FPP:  Have you used the site as a marketing platform, and if so, how effective have you found it to be thus far?

LT:  At this point, Gregg and I haven’t really been fast-tracking the marketing side of the project. We’ve been engulfed by researching and writing.  However, we will be taking the marketing full-throttle in the next while, and the website and blogs will play an important role.

FPP:  Are there any other things you would do (or do differently) to gather research on a future book project?

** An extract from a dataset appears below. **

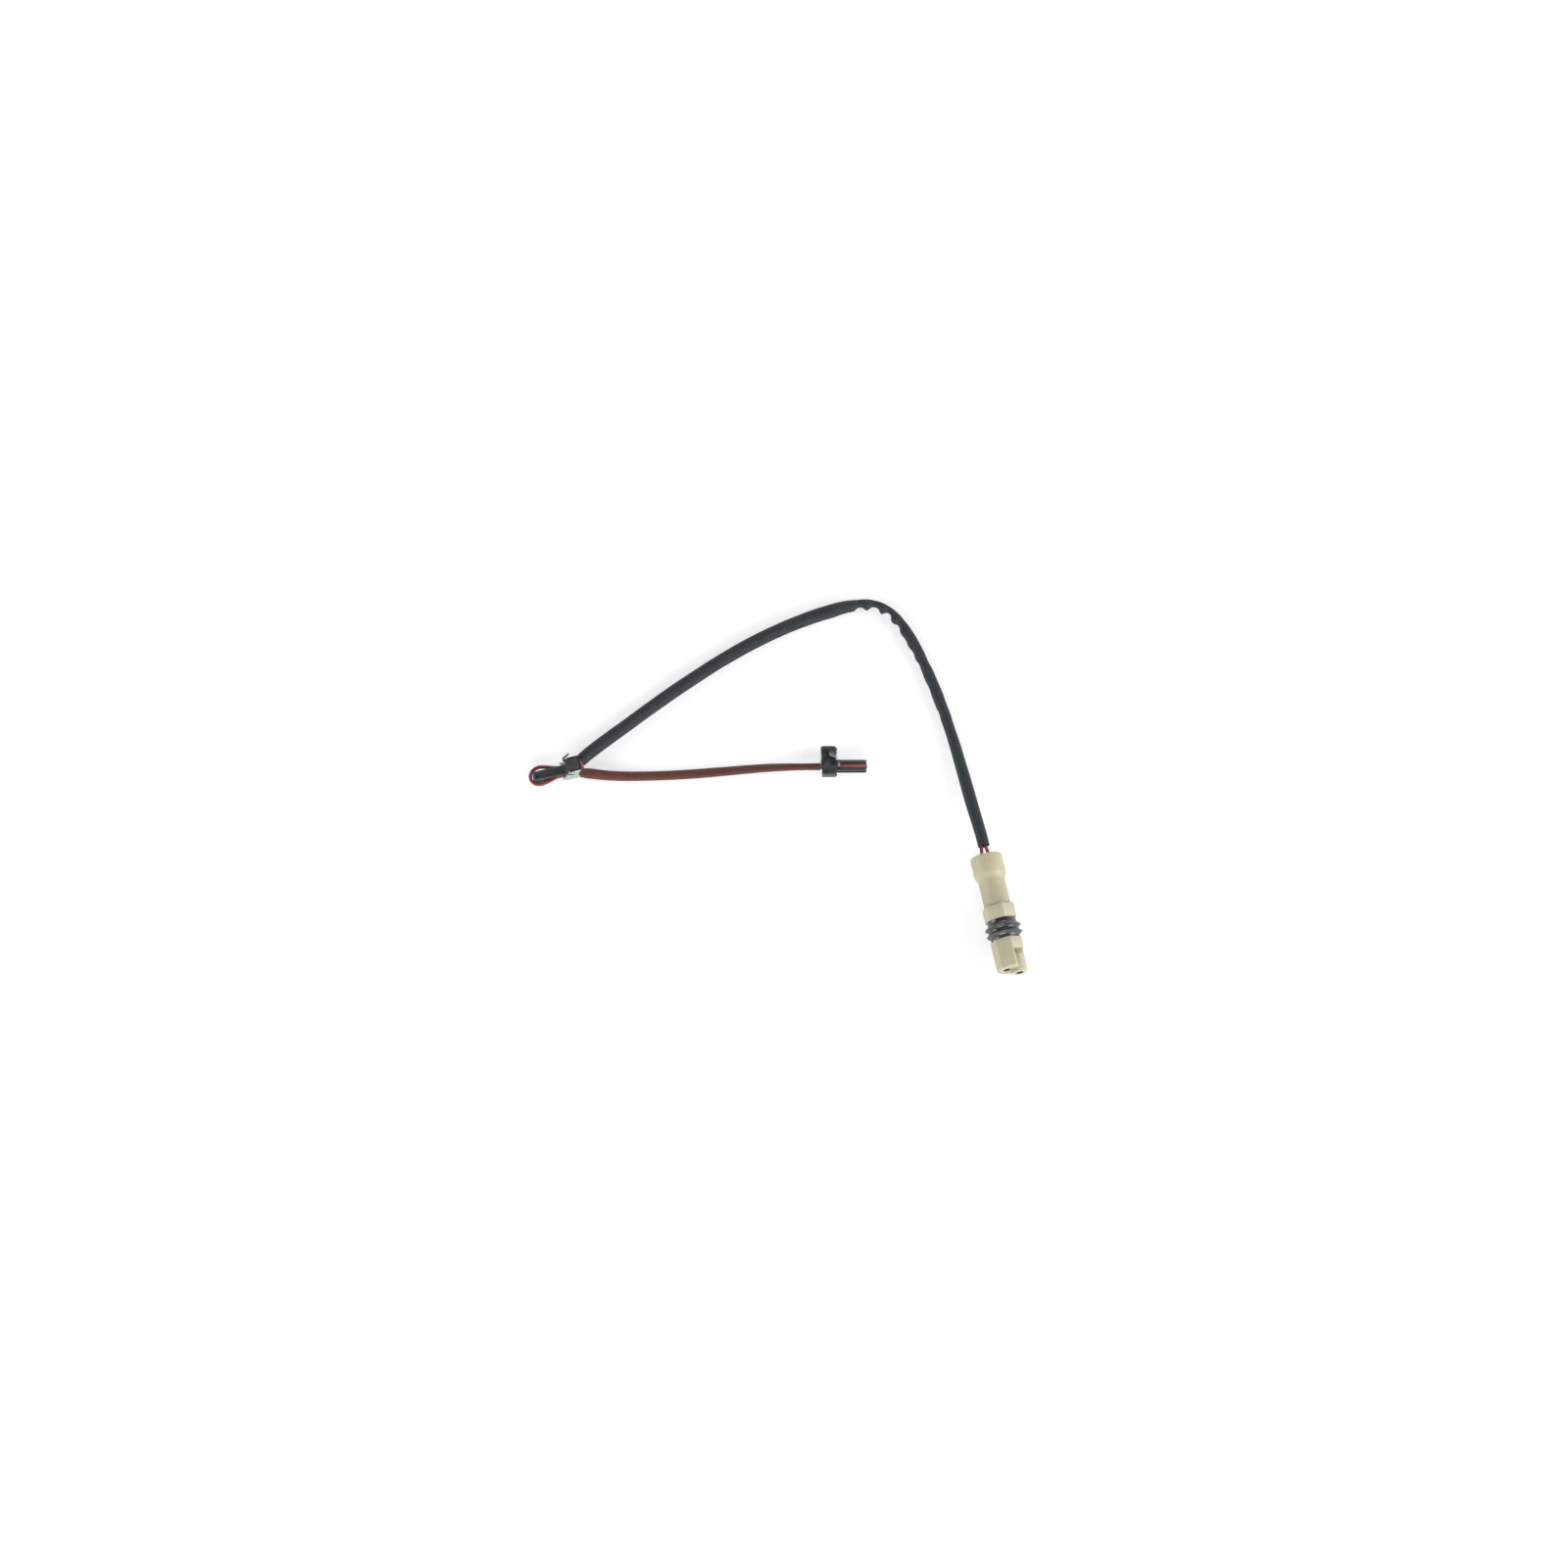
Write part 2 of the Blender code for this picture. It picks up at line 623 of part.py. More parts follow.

LT:  Not really. Research is, by its very nature, a time-consuming task and covers a wide range of media. We sift through blog sites, websites, article indexes, newspapers (both local and international), books, social media and mainstream media to thoroughly know our topic. There is always something more to learn. We also had a librarian friend do an article search for us that provided some great foundational concepts such as “third spaces”, the idea of community spaces where people connect outside of home and office.

FPP:  What advice would give authors about using a blog for book research?

LT:  Do it. You never know when someone will provide you with a different view of your topic that may lead you into something really exciting. But always double check the information if you can. There are many knowledgeable people out there, however, not everyone possesses reliable information. If you can’t verify the information, then don’t use it in your book. It’s your name on the book and your reputation on the line.

FPP:  What is the next step for Coffee Shop Office?

LT:  Keep on writing the book and marketing the heck out of this project to publishers. And Gregg mentioned something about total media domination … Then settle down for a nice, celebratory cuppa joe!